Bosses at Ysbyty Glan Clwyd were forced to “seal off” six wards, cancel operations and divert emergency ambulances this morning after suspected asbestos dust was found in the air.
Workmen wearing protective suits and breathing apparatus were seen going into the wards after air quality control tests revealed “elevated ratings” of an unconfirmed substance in the access corridors.
Wards including gastroenterology, respiratory, ear, nose and throat, general surgery, medicine, and trauma were shut to patients, visitors, staff and volunteers, and four patients had to be moved from a side ward. Six operations were cancelled, and Ysbyty Gwynedd and Wrexham Maelor Hospital provided support by taking “all but critically urgent” patients.
One man from Rhyl, who went to visit his dad on Ward 3, described the atmosphere as “total chaos”.

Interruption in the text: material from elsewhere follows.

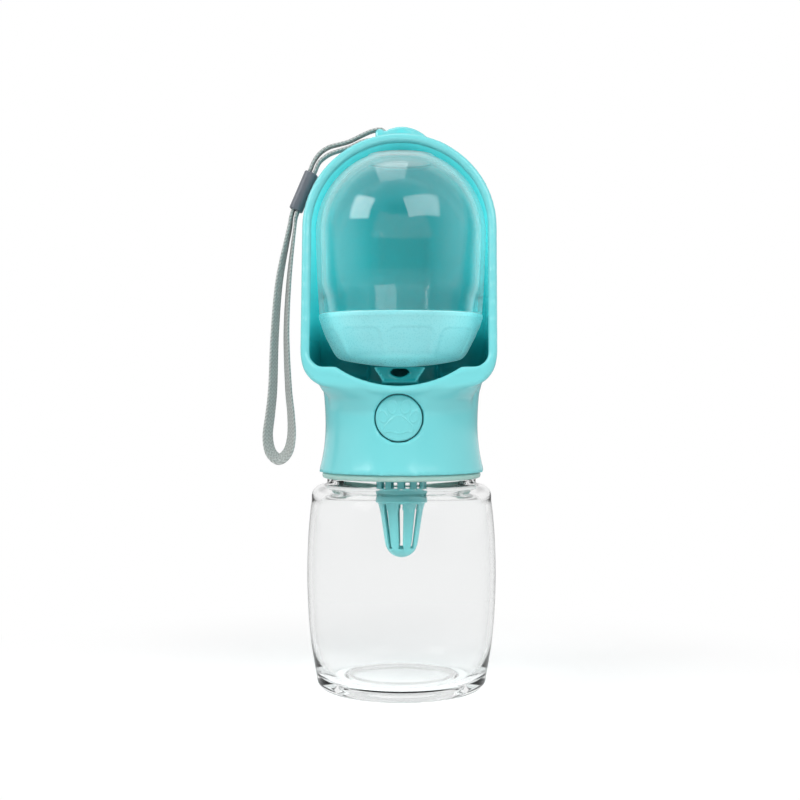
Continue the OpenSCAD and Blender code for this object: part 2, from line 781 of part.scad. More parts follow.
// Flat band swept along its route: rings of 8 points, turned by the band's lean
module wrist_strap() {
    edge = strap_w / 2;
    face = strap_t / 2;
    section = [[edge, -0.3], [edge, 0.3], [edge - 0.6, face], [0.6 - edge, face],
               [-edge, 0.3], [-edge, -0.3], [0.6 - edge, -face], [edge - 0.6, -face]];
    line = smooth_curve(strap_route, 2);
    last = len(line) - 1;
    color(STRAP_GREY) ring_tube([for (i = [0 : last]) let (
        a = line[max(i - 1, 0)],
        b = line[min(i + 1, last)],
        ahead = unit([b[0] - a[0], 0, b[1] - a[1]]),
        across = cross(ahead, [0, 1, 0]),
        wide = [0, 1, 0] * cos(line[i][2]) + across * sin(line[i][2]),
        thick = cross(ahead, wide)
    ) [for (p = section) [line[i][0], strap_y, line[i][1]] + wide * p[0] + thick * p[1]]]);
}

bottle();
neck_gasket();
head_shell();
neck_insert();
valve_body();
valve_end_cap();
stem_seal();
outlet_seal();
return_spring();
button_cap();
valve_stem();
valve_plug();
filter_basket();
filter_seal();
food_lid();
lid_seal();
food_dome();
strap_slider();
wrist_strap();
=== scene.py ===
import math

import bmesh
import bpy
import numpy as np
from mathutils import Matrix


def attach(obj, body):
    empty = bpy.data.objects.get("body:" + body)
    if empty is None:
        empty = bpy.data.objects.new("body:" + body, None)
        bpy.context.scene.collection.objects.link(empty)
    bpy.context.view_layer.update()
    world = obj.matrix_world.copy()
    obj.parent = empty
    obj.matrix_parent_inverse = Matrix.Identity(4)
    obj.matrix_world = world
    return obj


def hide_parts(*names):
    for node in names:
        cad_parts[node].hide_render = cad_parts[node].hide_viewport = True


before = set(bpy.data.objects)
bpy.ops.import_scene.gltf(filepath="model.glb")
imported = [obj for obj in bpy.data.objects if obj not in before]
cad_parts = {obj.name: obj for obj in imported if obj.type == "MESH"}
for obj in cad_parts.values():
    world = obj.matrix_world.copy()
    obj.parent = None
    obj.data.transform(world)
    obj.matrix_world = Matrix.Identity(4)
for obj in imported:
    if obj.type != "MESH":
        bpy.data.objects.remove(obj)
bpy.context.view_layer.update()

# ---------------------------------------------------------------------------
# Bottle: a clear blown barrel with a thick foot, a pushed-up base and a
# screw thread on its mouth. One wall of clear plastic about 2 mm thick.

MM = 0.001


def skin(name, points, body, slot, round_u=True, round_v=False, pole_start=False, pole_end=False,
         drop=None, uv=None):
    """A mesh from a grid of points [row, column]: each cell of the grid is one quad. round_u joins
    the last column to the first, round_v the last row to the first. A pole row is one point in a
    fan. drop is a mask of the cells that are left out, and uv an array [row, column, 2]. The faces
    are turned outwards: the volume they enclose, seen from their middle, is kept positive."""
    rows, columns = points.shape[:2]
    first, last = int(pole_start), rows - int(pole_end)
    ring = points[first:last].reshape(-1, 3)
    count = last - first
    r = np.arange(count if round_v else count - 1)
    c = np.arange(columns if round_u else columns - 1)
    rr, cc = np.meshgrid(r, c, indexing="ij")
    next_r, next_c = (rr + 1) % count, (cc + 1) % columns
    quads = np.stack([rr * columns + cc, rr * columns + next_c,
                      next_r * columns + next_c, next_r * columns + cc], -1)
    if drop is not None:
        quads = quads[~drop[: quads.shape[0], : quads.shape[1]]]
    faces = quads.reshape(-1, 4).tolist()
    where = [ring]
    ends = np.arange(columns)
    if pole_start:
        top = len(ring)
        where.append(points[0, :1])
        faces += np.stack([np.full(columns, top), (ends + 1) % columns, ends], -1).tolist()
    if pole_end:
        top = len(ring) + int(pole_start)
        where.append(points[-1, :1])
        base = (count - 1) * columns
        faces += np.stack([np.full(columns, top), base + ends, base + (ends + 1) % columns],
                          -1).tolist()
    where = np.concatenate(where)
    corners = where[np.array([face[:3] for face in faces])] - where.mean(0)
    if np.einsum("ij,ij->i", corners[:, 0], np.cross(corners[:, 1], corners[:, 2])).sum() < 0:
        faces = [face[::-1] for face in faces]
    mesh = bpy.data.meshes.new(name)
    mesh.from_pydata(where.tolist(), [], faces)
    mesh.update()
    if uv is not None:
        flat = uv.reshape(-1, 2)
        loops = np.zeros(len(mesh.loops), np.int32)
        mesh.loops.foreach_get("vertex_index", loops)
        layer = mesh.uv_layers.new(name="along")
        layer.data.foreach_set("uv", flat[loops].astype(np.float32).ravel())
    mesh.polygons.foreach_set("use_smooth", np.ones(len(mesh.polygons), bool))
    piece = bpy.data.objects.new(name, mesh)
    bpy.context.scene.collection.objects.link(piece)
    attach(piece, body)
    return piece


def rounded(corners, steps=5):
    """An outline through corners given as (x, y, radius): each corner is cut back by its radius
    along both of its sides and replaced by a quadratic curve from cut to cut, with the corner as
    its handle."""
    corners = [np.array(c, float) for c in corners]
    earlier, later = [corners[0]] + corners[:-1], corners[1:] + [corners[-1]]
    out = []
    for before, here, after in zip(earlier, corners, later):
        p, radius = here[:2], here[2]
        if radius <= 0:
            out.append(p)
            continue
        a = p + (before[:2] - p) * min(0.5, radius / np.linalg.norm(before[:2] - p))
        b = p + (after[:2] - p) * min(0.5, radius / np.linalg.norm(after[:2] - p))
        t = np.linspace(0, 1, steps + 1)[:, None]
        out.extend((1 - t) ** 2 * a + 2 * t * (1 - t) * p + t ** 2 * b)
    return np.array(out)


def smooth_line(points, steps):
    """The Catmull-Rom curve through points, with so many steps from each to the next: a cubic whose
    slope at a point is half the way from the point before it to the one after it."""
    p = np.array(points, float)
    q = np.concatenate([p[:1], p, p[-1:]])
    t = (np.arange(steps) / steps)[None, :, None]
    a, b, c, d = (q[k:len(q) - 3 + k][:, None, :] for k in range(4))
    curve = 0.5 * (2 * b + (c - a) * t + (2 * a - 5 * b + 4 * c - d) * t ** 2
                   + (3 * b - a - 3 * c + d) * t ** 3)
    return np.concatenate([curve.reshape(-1, p.shape[1]), p[-1:]])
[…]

“They were sealing off the doors going into the wards and there must’ve been around eight to 10 managers and workmen outside the door to Ward 3 wearing protective suits and breathing apparatus. They must’ve been concerned to go to all that.
I asked if I could go in and see my dad who was due to have an operation but was told I couldn’t because there had been a ‘major incident’ and it was being sealed off so no one could enter or leave. My dad’s operation was cancelled as they couldn’t take beds off the ward.
I was able to get into the ward by climbing up the old fire escape steps which were covered in dust and debris. There was an old woman climbing up as well who I had to help. She was 72, a cancer sufferer and had breathing difficulties and couldn’t use the lift because that had been sealed off too. She was going to visit relatives.”
A spokesman for Betsi Cadwaladr University Health Board said air monitoring tests had picked up “elevated readings” of an unconfirmed substance and the board’s asbestos management controls were put into place.
Ysbyty Glan Clwyd is currently in the middle of a £90m redevelopment project to rebuild and revamp the hospital with new state-of-the-art facilities.
Bosses have previously defended the “building site look” emphasising they were trying to build a new hospital from within while continuing to offer 100% service.
The tests are carried out each morning to “ensure work is undertaken safely”. The spokesman said:
“This reduction in access is purely precautionary and there is no cause for concern at this stage. We anticipate that we will be able to re-open the access areas in the next few hours, following a full environmental clean and testing the air quality again.
We would appreciate your cooperation and help in maintaining the usual standards of health care despite the challenging situation. The health and safety of our patients and staff is paramount during this situation.”
All six wards were re-opened by 4.15pm.
A Welsh Ambulance Service spokesperson added:
“Following a decision by Betsi Cadwaladr University Health Board to restrict access to some wards at Ysbyty Glan Clwyd, we agreed jointly that ambulances would be temporarily diverted to either Wrexham Maelor Hospital or Bangor’s Ysbyty Gwynedd while the situation was resolved and in order to support our colleagues. We appreciate that this is not ideal, but the health and safety of our staff and patients must always come first.”